What values has LEAP Africa added to Nigerian youths since inception?

LEAP is an acronym for Leadership, Effectiveness, Accountability and Professionalism. We identify these values as the key ingredients that differentiate Nigeria as we see it now and Nigeria that we can be in terms of potential, standing shoulder to shoulder with the United States or any other country of the world. These are the values we work toward espousing in people who go through our programmes, whether they are youths, entrepreneurs or young professionals.

We operate under three key pillars of youth LEAP, business LEAP and e-LEAP. The youth LEAP is essentially all our work with young people. We support young people and equip them to be change makers and value creators. We make them change makers who are able to change the status quo and bring positive change in the society and in whatever sphere of influence that they find themselves. We have done this through training; we started with one-on-one training in leadership and life skills, employability, integrity and ethics; and recently in commercial awareness.
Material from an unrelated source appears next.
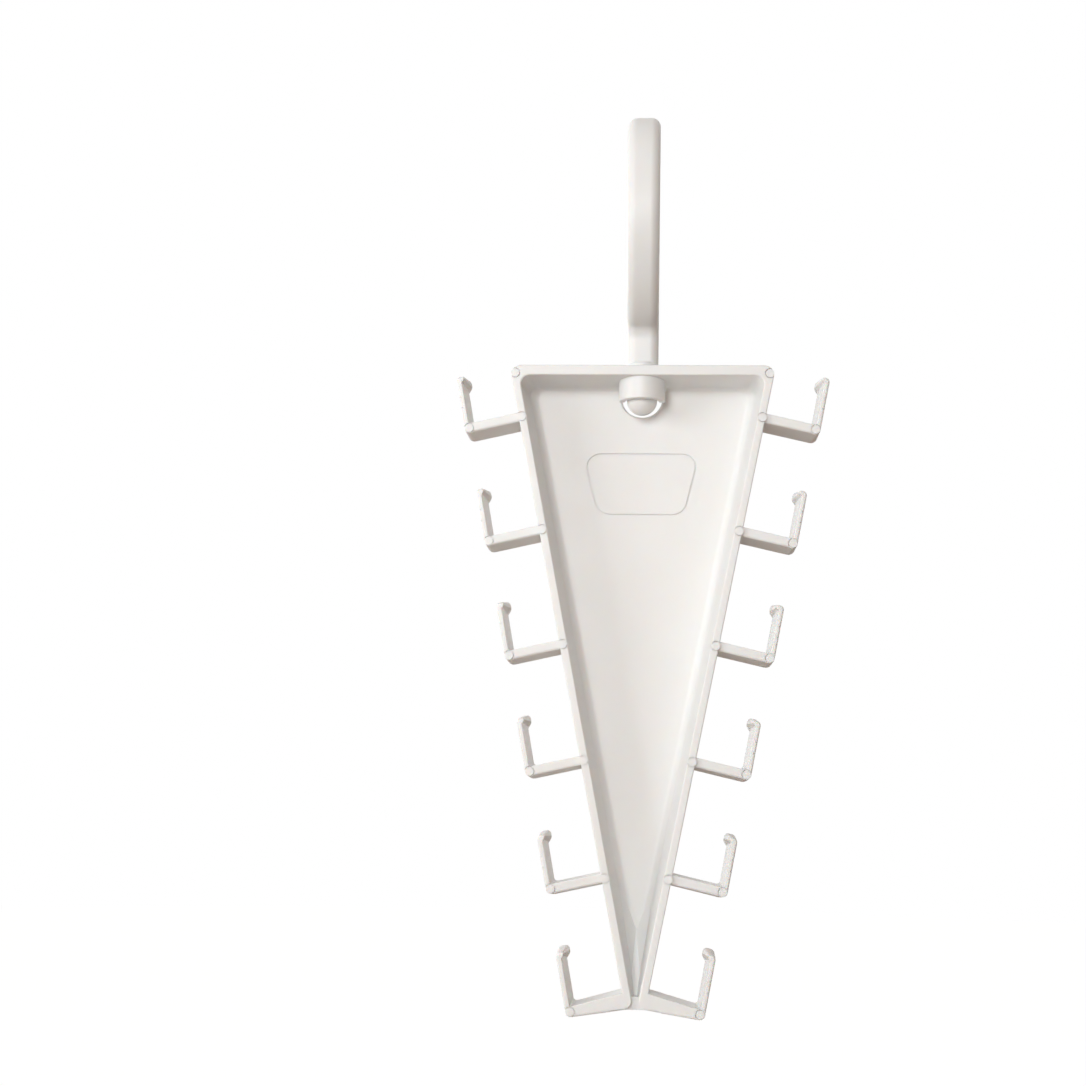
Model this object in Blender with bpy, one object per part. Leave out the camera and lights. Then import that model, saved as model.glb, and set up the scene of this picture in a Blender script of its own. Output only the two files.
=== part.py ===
"""Organizer hanger: a tapered tray with six pairs of side arms, hung from a swivelling hook.

Metres, +Z up, and the open front of the tray faces -Y. The origin is the point inside the top of the
hook's loop that rests on a rod, and the vertical through it is the swivel axis. The hook is turned a
quarter turn, so that its loop stands square to the tray.

On the real object the tray, the socket and the arms are one moulding, and the hook is a second one that
snaps into it. The arms are solids of their own here, a seam's width clear of the tray, so that each
slot has simple shapes round it.
"""
import math

import bmesh
import bpy
from mathutils import Vector

MM = 0.001
DEGREE = math.pi / 180

# Fits
SEAM_GAP = 0.3 * MM
SWIVEL_CLEARANCE = 0.3 * MM
HEAD_CLEARANCE = 0.4 * MM
CUT_OVERRUN = 2.0 * MM
MERGE_DISTANCE = 0.001 * MM

# Arms, measured at the front of the tray
TIERS = 6
ARM_PITCH = 37.0 * MM
FIRST_ARM_DROP = 17.15 * MM
LAST_ARM_TO_BOTTOM = 3.75 * MM
ARM_REACH = 16.6 * MM
ARM_DROP_ANGLE = 12.8 * DEGREE
ARM_THICKNESS = 3.0 * MM
ARM_DEPTH = 12.0 * MM
ARM_SETBACK = 1.0 * MM
UPRIGHT_LEAN = 10.4 * DEGREE
LAST_ARM_REACH = 17.2 * MM
LAST_ARM_DROP_ANGLE = 15.6 * DEGREE
LAST_ARM_ROOT_EXTRA = 2.35 * MM
LAST_UPRIGHT_EXTRA = 1.4 * MM

# The arms' outline at their front. It grows towards their back, as the mould half in front is drawn off.
FRONT_UPRIGHT_THICKNESS = 1.35 * MM
FRONT_UPRIGHT_HEIGHT = 17.3 * MM
FRONT_LIP_REACH = 0.75 * MM
FRONT_NOSE_HEIGHT = 0.6 * MM
FRONT_LIP_HEIGHT = 1.3 * MM
FRONT_TIP_RADIUS = 1.35 * MM
FRONT_NOSE_RADIUS = 0.25 * MM
FRONT_ELBOW_RADIUS = 1.6 * MM
FRONT_INNER_ELBOW_RADIUS = 0.5 * MM

# The arms' outline at their back
REAR_UPRIGHT_THICKNESS = 2.6 * MM
REAR_UPRIGHT_HEIGHT = 18.2 * MM
REAR_LIP_REACH = 1.4 * MM
REAR_NOSE_HEIGHT = 2.2 * MM
REAR_LIP_HEIGHT = 3.8 * MM
REAR_TIP_RADIUS = 1.8 * MM
REAR_NOSE_RADIUS = 0.9 * MM
REAR_ELBOW_RADIUS = 2.2 * MM
REAR_INNER_ELBOW_RADIUS = 1.1 * MM
REAR_BAR_DROP = 1.1 * MM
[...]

We believe that if young people understand themselves better, understand the call to leadership and that anybody can be a leader, if we challenge them, they will rise up to it. If we see a lot more young people taking up leadership, then we know that definitely the future of Nigeria is secure. Because the leaders that will spring forth from an abundance of leaders will be the best leaders and even followers who understand leadership will be able to ensure that the country is governed as best as it can be. We look at leadership from the micro point of view of the young people. We believe that a lot of young people in Nigeria are creative and innovative. They had to grow up in harsh circumstances, so they are very resilient and that all these qualities need to be channelled positively. And that is what we do through our youth LEAP agenda.